Wednesday, April 16, 2008

The Best American Poetry: 2007, edited by Heather McHugh and David Lehman

On my last trip to the library, I came across this and had one of my periodic attacks of high culture. I hadn't read any poetry in quite a while, and I felt like I should. So I grabbed The Best American Poetry: 2007 and prepared to better myself.

(By the way -- before I forget -- McHugh is the guest editor of this year's edition and Lehman the series editor. Don't ask me what that meant for their work-flow or about how all of the poems were chosen; they don't explain it.)

I knew I was in for rough seas when McHugh's introduction began thusly:
Poetry attracted me in the first place, fifty years ago, because (half gasp half gape) it seemed constitutively thunderstruck, wonderstruck. The oddity and opportunity of verbal life seemed not just a poem's object but its fundamental subject: In a poem, theme and instrument could not be told apart. Except insofar as verve or the vernacular refresh it, daily life wants language chiefly for a tool of will, to note the sorely needed or the merely known. But as soon as systems of words are wielded by intentions only, predictable and paraphrasable, they begin to bore me. A logophiliacal hunger craves amazement. And words can blaze! -- most brightly where (like fires) their logs are interlaid with airs. They can flow -- or flock -- or fluster! From their arrangement in measures, uncontainability pours forth.... (And so it is with us: We can't contain ourselves.)
Oh, my. Lookie, ma, I's writin' now! And that sets the tone for the anthology, in which a lot of people on minor-college shelves strive to be too clever by at least half.

Some of the poems are pretty good, but I see that American poets -- at least the ones McHugh and Lehman like -- have nearly abandoned meter and rhyme; there are only a few pieces in here with either. (Not that that matters all that much, or that I really care about a hundred-year-old controversy, but if I'm going to grump properly about a book of poetry, I might as well hit the obvious targets.) There's also quite a number of "prose poems," which I know is a time-honored term, but it makes about as much sense to me as "ocean desert." One or the other, writers -- you need to choose. You don't get to claim that you're doing both at once.

It also struck me as odd that the anthology is organized alphabetically -- poets are listed purely in the order of their last names. To my mind, an anthologist has two jobs: first to select the works (including editing, if appropriate), and then to organize them into an pleasing configuration. So it looks to me like Ms. McHugh (or maybe Mr. Lehman, or even both; again, they don't explain any of this) knocked off work for lunch halfway through the job and just never came back.

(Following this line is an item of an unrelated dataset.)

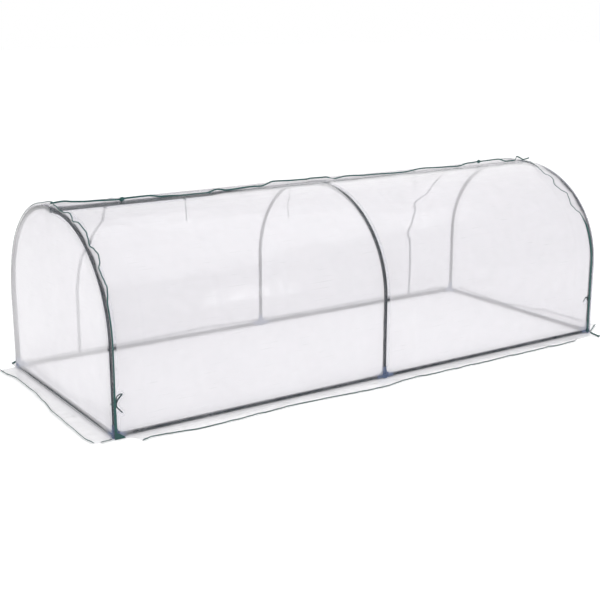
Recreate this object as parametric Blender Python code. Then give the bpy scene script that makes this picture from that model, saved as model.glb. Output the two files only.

All in all, this left me seriously underwhelmed. Some of the individual poets are nearly as full of themselves in their notes as McHugh is in her intro. And, sadly, I've already returned it to the library, so I can't single out any poems, or poets, for particular praise or blame.

I do still have a shelf of unread poetry, so maybe it will soon be time to dig into Larkin or Bishop or even dive back into my giant Penguin three-volume Browning (where my bookmark is still in the middle of Collected Poems, Vol. 1 since an Arisia about ten years ago). But I doubt I'll go back to this series to see what previous years were like.